WHAT YOU ARE ASKED TO DO:
The listing below holds a line with "motor_grommets();" and a later line with "bpy.context.scene.collection.objects.link(empty)". Write out those two lines and every line between them, exactly, and nothing else.

[Begin DATA PROVIDED]

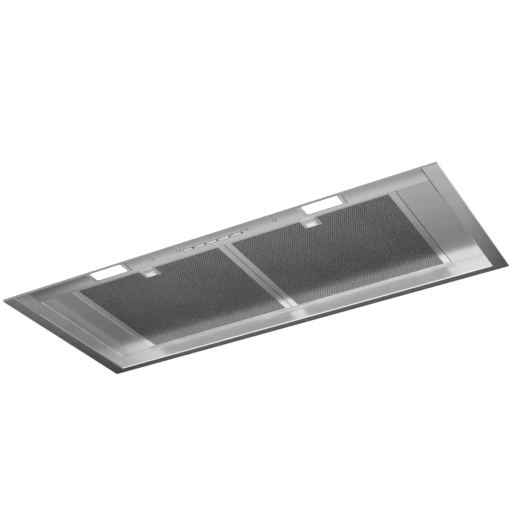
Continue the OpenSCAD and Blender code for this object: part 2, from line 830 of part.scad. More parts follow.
// The space inside the blower casing, grown by some width, from one height to another
module casing_space(grow, low, high) {
    translate([0, 0, low]) linear_extrude(high - low)
        polygon([for (i = [0 : scroll_steps]) let (a = 360 * i / scroll_steps, r = scroll_at(a) + grow)
            [fan_x + r * sin(a), fan_y + r * cos(a)]]);
    span([fan_x, casing_rear_y - throat_d - grow, low], [outlet_x + cut, casing_rear_y + grow, high]);
    span([outlet_x - grow, outlet_front_y - grow, low], [outlet_end_x + grow, casing_rear_y + grow, high]);
}

// Screws that hold the casing's foot to the top plate
function casing_screw_places() = concat(
    [for (a = casing_screw_angles)
        let (r = scroll_at(a) + casing_t + casing_flange_w / 2) [fan_x + r * sin(a), fan_y + r * cos(a)]],
    [for (share = casing_screw_share) [outlet_x + share * (outlet_end_x - outlet_x),
        outlet_front_y - casing_t - casing_flange_w / 2]],
    [for (share = casing_screw_share) [outlet_end_x + casing_t + casing_flange_w / 2,
        outlet_front_y + share * (casing_rear_y - outlet_front_y)]]
);

// The scroll wall with its outlet box and its foot
module blower_casing() {
    foot_top = body_top + sheet_t;
    color(zinc) difference() {
        union() {
            casing_space(casing_t, body_top, casing_top);
            intersection() {
                casing_space(casing_t + casing_flange_w, body_top, foot_top);
                span([-side_x, front_y, body_top - cut], [side_x, rear_y, foot_top + cut]);
            }
        }
        casing_space(0, body_top - cut, casing_top + cut);
        for (p = casing_screw_places()) translate([p[0], p[1], body_top - cut])
            cylinder(h = sheet_t + 2 * cut, r = screw_r + screw_gap);
    }
}

// The lid of the blower casing, with the openings for the motor and the collar
module blower_lid() {
    color(zinc) difference() {
        casing_space(casing_t, casing_top, lid_top);
        translate([fan_x, fan_y, casing_top - cut]) cylinder(h = sheet_t + 2 * cut, r = motor_hole_r);
        translate([collar_x, collar_y, casing_top - cut])
            cylinder(h = sheet_t + 2 * cut, r = collar_in_r - stop_w, $fn = 96);
    }
}

module blower_screws() {
    color(bright_metal) for (p = casing_screw_places()) translate([p[0], p[1], body_top + sheet_t])
        mirror([0, 0, 1]) screw_up(screw_l);
}

// The fan wheel: curved blades between a ring and a back plate, with its hub
module impeller() {
    height = impeller_top - impeller_z;
    color(dark_metal) translate([fan_x, fan_y, impeller_z]) difference() {
        union() {
            rotate_extrude($fn = 96) translate([blade_in_r, 0]) square([blade_d, ring_t]);
            translate([0, 0, height - ring_t]) cylinder(h = ring_t, r = impeller_r, $fn = 96);
            linear_extrude(height) for (i = [0 : blade_count - 1]) rotate(360 * i / blade_count) blade();
            translate([0, 0, height - hub_h]) cylinder(h = hub_h, r = hub_r);
        }
        translate([0, 0, height - hub_h - cut]) cylinder(h = hub_h + 2 * cut, r = shaft_r + bore_gap);
    }
}

// One blade seen from above, curved forwards
module blade() {
    inset = blade_t / 2;
    reach = blade_d - 2 * inset;
    function line(half) = [for (i = [0 : blade_runs]) let (
        share = i / blade_runs, r = blade_in_r + inset + reach * share, a = blade_sweep * share * share)
            [r * cos(a) - half * sin(a), r * sin(a) + half * cos(a)]];
    back = line(-inset);
    polygon(concat(line(inset), [for (i = [blade_runs : -1 : 0]) back[i]]));
}

// The shaft that carries the fan wheel
module motor_shaft() {
    color(bright_metal) translate([fan_x, fan_y, shaft_bottom])
        cylinder(h = shaft_top - shaft_bottom, r = shaft_r);
}

// The motor over the lid: can, feet and lower bearing boss
module motor_body() {
    can_top = lid_top + motor_h + grommet_h - sheet_t;
    color(dark_metal) translate([fan_x, fan_y, 0]) difference() {
        union() {
            rotate_extrude($fn = 72) union() {
                translate([0, motor_z]) square([motor_r, can_top - motor_z - motor_edge_r]);
                translate([0, can_top - 2 * motor_edge_r])
                    square([motor_r - motor_edge_r, 2 * motor_edge_r]);
                translate([motor_r - motor_edge_r, can_top - motor_edge_r])
                    circle(r = motor_edge_r, $fn = 32);
            }
            translate([0, 0, casing_top - ring_t])
                cylinder(h = motor_z - casing_top + ring_t, r = motor_boss_r);
            for (a = grommet_angles) rotate(a) {
                span([0, -grommet_r, motor_z], [grommet_circle_r, grommet_r, motor_z + foot_t]);
                translate([grommet_circle_r, 0, motor_z]) cylinder(h = foot_t, r = grommet_r);
            }
        }
        translate([0, 0, casing_top - ring_t - cut])
            cylinder(h = shaft_top - casing_top + ring_t + cut + gap, r = shaft_r + bore_gap);
    }
}

// Rubber rings between the motor's feet and the lid
module motor_grommets() {
    color(black_plastic) translate([fan_x, fan_y, lid_top]) for (a = grommet_angles) rotate(a)
        translate([grommet_circle_r, 0, 0]) cylinder(h = grommet_h, r = grommet_r);
}

// The round outlet with its foot, the stop for the flaps and the pin's holes
module duct_collar() {
    color(black_plastic) difference() {
        translate([collar_x, collar_y, lid_top]) rotate_extrude($fn = 96) union() {
            translate([collar_in_r, 0]) square([collar_t, collar_h]);
            translate([collar_in_r, 0]) square([collar_t + outlet_margin - casing_t, stop_t]);
            translate([collar_in_r - stop_w, damper_z - flap_t / 2 - gap - stop_t - lid_top])
                square([stop_w + collar_t / 2, stop_t]);
        }
        translate([collar_x, collar_y - collar_r - cut, damper_z]) rotate([-90, 0, 0])
            cylinder(h = 2 * (collar_r + cut), r = damper_pin_r + bore_gap);
    }
}

module damper_pin() {
    color(bright_metal) translate([collar_x, collar_y - collar_r + gap, damper_z]) rotate([-90, 0, 0])
        cylinder(h = 2 * (collar_r - gap), r = damper_pin_r);
}

// A half-round flap with every second knuckle of the hinge
module damper_flap(side) {
    length = knuckle_span / knuckle_count;
    start = side < 0 ? 0 : 1;
    bare = knuckle_r + 2 * gap;
    color(zinc) translate([collar_x, collar_y, damper_z]) difference() {
        union() {
            intersection() {
                translate([0, 0, -flap_t / 2]) cylinder(h = flap_t, r = flap_r, $fn = 96);
                union() {
                    on_side(side) span([-flap_r, -flap_r, -flap_t], [-bare, flap_r, flap_t]);
                    for (i = [start : 2 : knuckle_count - 1]) on_side(side)
                        span([-bare - cut, -knuckle_span / 2 + i * length + gap, -flap_t],
                             [0, -knuckle_span / 2 + (i + 1) * length - gap, flap_t]);
                }
            }
            for (i = [start : 2 : knuckle_count - 1])
                translate([0, -knuckle_span / 2 + i * length + gap, 0]) rotate([-90, 0, 0])
                    cylinder(h = length - 2 * gap, r = knuckle_r);
        }
        translate([0, -collar_r, 0]) rotate([-90, 0, 0])
            cylinder(h = 2 * collar_r, r = damper_pin_r + bore_gap);
    }
}

// The open mains box, with the gland's hole in its left wall
module mains_box() {
    low = [mains_x - mains_w / 2, mains_y - mains_d / 2, body_top];
    high = [mains_x + mains_w / 2, mains_y + mains_d / 2, body_top + mains_h];
    color(black_plastic) difference() {
        span(low, high);
        span(low + [wall_t, wall_t, wall_t], high + [-wall_t, -wall_t, cut]);
        translate([mains_end_x - cut, mains_y, body_top + mains_h / 2]) rotate([0, 90, 0])
            cylinder(h = wall_t + 2 * cut, r = gland_thread_r + screw_gap);
    }
}

module mains_box_lid() {
    low = [mains_x - mains_w / 2, mains_y - mains_d / 2, body_top + mains_h];
    high = [mains_x + mains_w / 2, mains_y + mains_d / 2, body_top + mains_h];
    rim = wall_t + gap;
    color(black_plastic) {
        span(low, high + [0, 0, wall_t]);
        span(low + [rim, rim, -wall_t], high - [rim, rim, 0]);
    }
}

// Screw terminals on the floor of the mains box
module terminal_block() {
    half_d = terminal_ways * terminal_w / 2;
    floor_z = body_top + wall_t;
    color(white_plastic) difference() {
        span([mains_x - terminal_d / 2, mains_y - half_d, floor_z],
             [mains_x + terminal_d / 2, mains_y + half_d, floor_z + terminal_h]);
        for (i = [0 : terminal_ways - 1])
            translate([mains_x, mains_y - half_d + (i + 1 / 2) * terminal_w, floor_z + terminal_h / 2])
                cylinder(h = terminal_h, r = terminal_hole_r);
    }
}

// The hexagonal gland that the mains lead comes out of
module cable_gland() {
    middle = [mains_end_x, mains_y, body_top + mains_h / 2];
    color(black_plastic) translate(middle) rotate([0, -90, 0]) difference() {
        union() {
            cylinder(h = gland_nut_l, r = gland_r, $fn = 6);
            cylinder(h = gland_l, r = gland_body_r);
            translate([0, 0, -wall_t - gap]) cylinder(h = wall_t + gap + cut, r = gland_thread_r);
            translate([0, 0, -2 * wall_t - gap]) cylinder(h = wall_t, r = gland_r, $fn = 6);
        }
        translate([0, 0, -3 * wall_t]) cylinder(h = gland_l + 4 * wall_t, r = gland_bore_r);
    }
}

module capacitor() {
    low = [capacitor_x, capacitor_y - capacitor_l / 2, body_top + capacitor_r + sheet_t];
    color(white_plastic) translate(low) rotate([-90, 0, 0]) cylinder(h = capacitor_l, r = capacitor_r);
}

// The strap that holds the capacitor down
module capacitor_clip() {
    reach = strap_r + strap_foot_w;
    color(zinc) translate([capacitor_x, capacitor_y - strap_w / 2, body_top]) difference() {
        union() {
            translate([0, 0, capacitor_r + sheet_t]) rotate([-90, 0, 0]) cylinder(h = strap_w, r = strap_r);
            span([-strap_r, 0, 0], [strap_r, strap_w, capacitor_r]);
            span([-reach, 0, 0], [reach, strap_w, sheet_t]);
        }
        translate([0, -cut, capacitor_r + sheet_t]) rotate([-90, 0, 0])
            cylinder(h = strap_w + 2 * cut, r = capacitor_r + gap);
        span([-reach - cut, -cut, -2 * strap_r], [reach + cut, strap_w + cut, 0]);
        span([sheet_t - strap_r, -cut, sheet_t], [strap_r - sheet_t, strap_w + cut, capacitor_r]);
    }
}

canopy_frame();
ceiling_panel();
control_fascia();
plenum_cover();
centre_rail();
fascia_screws();
key_housing();
key_board();
key_switches();
key_cap(0);  // key_1
key_cap(1);  // key_2
key_cap(2);  // key_3
key_cap(3);  // key_4
key_cap(4);  // key_5
key_spring(0);  // key_spring_1
key_spring(1);  // key_spring_2
key_spring(2);  // key_spring_3
key_spring(3);  // key_spring_4
key_spring(4);  // key_spring_5
lamp_bezel(-1);  // lamp_bezel_left
lamp_bezel(1);  // lamp_bezel_right
lamp_lens(-1);  // lamp_lens_left
lamp_lens(1);  // lamp_lens_right
led_board(-1);  // led_board_left
led_board(1);  // led_board_right
lamp_driver();
filter_frame(-1);  // filter_frame_left
filter_frame(1);  // filter_frame_right
filter_face(-1);  // filter_face_left
filter_face(1);  // filter_face_right
filter_core(-1);  // filter_core_left
filter_core(1);  // filter_core_right
latch_plate(-1);  // latch_plate_left
latch_plate(1);  // latch_plate_right
latch_slide(-1);  // latch_slide_left
latch_slide(1);  // latch_slide_right
latch_spring(-1);  // latch_spring_left
latch_spring(1);  // latch_spring_right
inlet_ring();
blower_casing();
blower_lid();
blower_screws();
impeller();
motor_shaft();
motor_body();
motor_grommets();
duct_collar();
damper_pin();
damper_flap(-1);  // damper_flap_left
damper_flap(1);  // damper_flap_right
mains_box();
mains_box_lid();
terminal_block();
cable_gland();
capacitor();
capacitor_clip();
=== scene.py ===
"""Looks of the range hood insert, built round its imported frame. Lengths are metres."""

import json
import math

import bmesh
import bpy
from mathutils import Matrix, Vector


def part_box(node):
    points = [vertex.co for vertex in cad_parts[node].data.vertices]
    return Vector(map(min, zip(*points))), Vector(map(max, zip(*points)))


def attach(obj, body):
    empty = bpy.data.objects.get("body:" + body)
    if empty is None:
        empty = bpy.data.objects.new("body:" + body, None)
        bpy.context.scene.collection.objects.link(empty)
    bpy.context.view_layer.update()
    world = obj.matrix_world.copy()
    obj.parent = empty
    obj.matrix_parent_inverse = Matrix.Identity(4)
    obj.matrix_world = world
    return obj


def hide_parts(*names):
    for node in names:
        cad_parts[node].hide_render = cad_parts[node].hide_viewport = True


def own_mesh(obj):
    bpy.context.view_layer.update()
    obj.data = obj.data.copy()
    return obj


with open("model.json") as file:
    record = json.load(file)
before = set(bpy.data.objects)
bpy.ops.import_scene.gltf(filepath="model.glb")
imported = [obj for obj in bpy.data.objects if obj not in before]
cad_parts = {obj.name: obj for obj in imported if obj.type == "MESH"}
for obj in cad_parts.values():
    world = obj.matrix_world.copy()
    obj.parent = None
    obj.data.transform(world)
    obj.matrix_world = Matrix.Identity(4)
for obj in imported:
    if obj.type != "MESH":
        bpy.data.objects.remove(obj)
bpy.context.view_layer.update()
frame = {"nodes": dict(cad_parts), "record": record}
SIDES = ("left", "right")
KEY_COUNT = 5
SLOTS = {row["node"]: row["material_slot"] for row in frame["record"]["subparts"]}

# Camera below and in front of the object, looking up and to the left
CAMERA_PLACE = (0.85195, -1.69356, -1.06090)
CAMERA_TURN = math.radians(26.5204)
CAMERA_TILT = math.radians(30.5994)
CAMERA_ROLL = math.radians(-2.7216)
CAMERA_LENS = 82.49
CAMERA_SENSOR = 36
CAMERA_NEAR = 0.01
CAMERA_FAR = 60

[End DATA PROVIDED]

SOLUTION TO THIS EXERCISE:
motor_grommets();
duct_collar();
damper_pin();
damper_flap(-1);  // damper_flap_left
damper_flap(1);  // damper_flap_right
mains_box();
mains_box_lid();
terminal_block();
cable_gland();
capacitor();
capacitor_clip();
=== scene.py ===
"""Looks of the range hood insert, built round its imported frame. Lengths are metres."""

import json
import math

import bmesh
import bpy
from mathutils import Matrix, Vector


def part_box(node):
    points = [vertex.co for vertex in cad_parts[node].data.vertices]
    return Vector(map(min, zip(*points))), Vector(map(max, zip(*points)))


def attach(obj, body):
    empty = bpy.data.objects.get("body:" + body)
    if empty is None:
        empty = bpy.data.objects.new("body:" + body, None)
        bpy.context.scene.collection.objects.link(empty)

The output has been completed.